It is the ultimate freedom, compensating for the weak individual link of life that is me. The average lifespan of any living creature is the cost of freedom. The weakness of life, feebleness, short longevity are a consequence of freedom. Freedom being the most precious of benefits of life. Freedom stems from separateness, from independence between causes and consequences and the balance is preserved.
When fear is removed, the consequences in the reality of life are freeing.
Life is less stressful, which leads to a more healthy heartbeat. Which in turn, consequently makes life more sustainable. Eventually, when action is calculated into the equation of life choices, life can become so much more fulfilling and so much more alive. But freedom is there, and it is most reassuring.
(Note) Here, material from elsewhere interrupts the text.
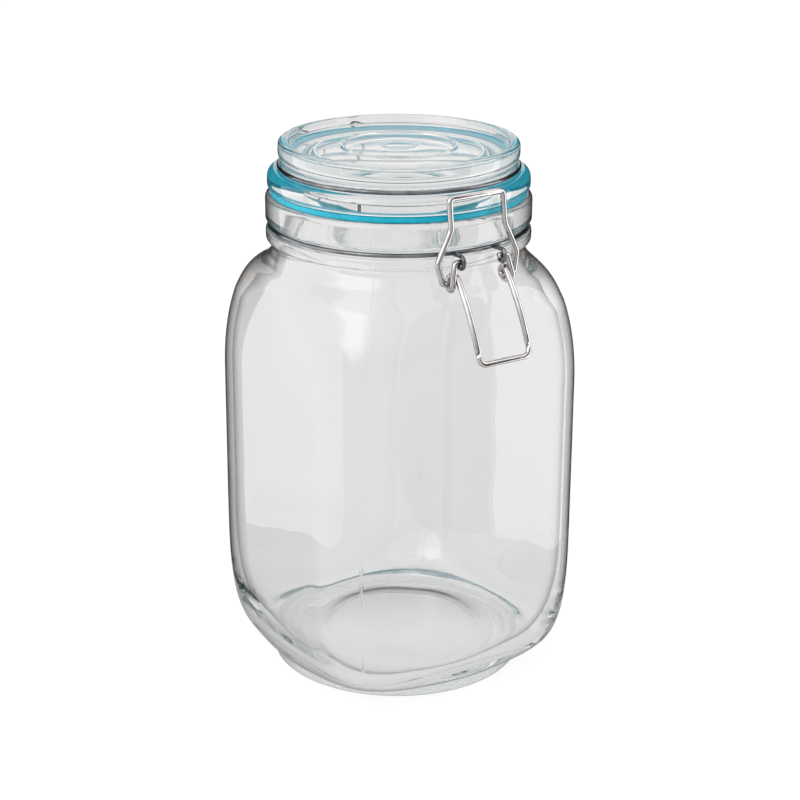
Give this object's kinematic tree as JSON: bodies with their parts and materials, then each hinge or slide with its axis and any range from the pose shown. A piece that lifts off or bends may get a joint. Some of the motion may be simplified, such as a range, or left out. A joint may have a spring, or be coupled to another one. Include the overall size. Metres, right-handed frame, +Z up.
{
  "type": "clip top jar",
  "caption": "Square glass storage jar with rounded corners, a round neck and foot, a glass lid on a rubber ring, and a wire hinge and toggle clip.",
  "frame": {"origin": "on the table, midway between the clip's handle at the front and the hinge's hooks at the back; the jar's own axis stands 6.8 mm behind it", "axes": "+Z up along the jar's axis; the clip is at -Y and the lid's hinge at +Y; +X is to the right for someone facing the clip"},
  "size_m": [0.109, 0.1238, 0.2035],
  "materials": {
    "clear_glass": "clear moulded glass, very slightly blue-green at its edges",
    "blue_rubber": "smooth satin rubber",
    "bright_wire": "bright drawn steel wire"
  },
  "bodies": {
    "jar": {"jar": "clear_glass", "neck_wire": "bright_wire"},
    "lid": {"lid": "clear_glass", "lid_wire": "bright_wire", "gasket": "blue_rubber"},
    "lever": {"lever": "bright_wire"},
    "bail": {"bail": "bright_wire"}
  },
  "joints": [
    {"name": "lid_hinge", "type": "hinge", "parent": "jar", "child": "lid", "pos_m": [0, 0.0589, 0.1705], "axis": [-1, 0, 0], "range_deg": [0, 100]},
    {"name": "lever_pivot", "type": "hinge", "parent": "jar", "child": "lever", "pos_m": [0, -0.0453, 0.1705], "axis": [-1, 0, 0], "range_deg": [0, 50]},
    {"name": "bail_pivot", "type": "hinge", "parent": "lever", "child": "bail", "pos_m": [0, -0.044, 0.1632], "axis": [1, 0, 0], "range_deg": [0, 134]}
  ],
  "couplings": [
    {"joint": "lever_pivot", "follows": "lid_hinge", "ratio": 0.5},
    {"joint": "bail_pivot", "follows": "lid_hinge", "ratio": 1.34}
  ]
}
The benefit of free life, the conscious freedom of choices, is the basis for a progressive, sustainable society of the future. As a human kind we are still far away from there, hindered by fear and absolutes that don’t exist. Our fears make our societies less sustainable, and less successful as a species. We don’t embrace life as it is fully, we are still frightened, we are still making noise.
The above is partially edited out, to remove the parts that need not mentioning, since they don’t exist. The text has been written circa 2010, shortly after the glimpse and following unravel of objective reality, without the knowledge of the Theory of Everything. It is necessary to publish to set the tone for next substacks.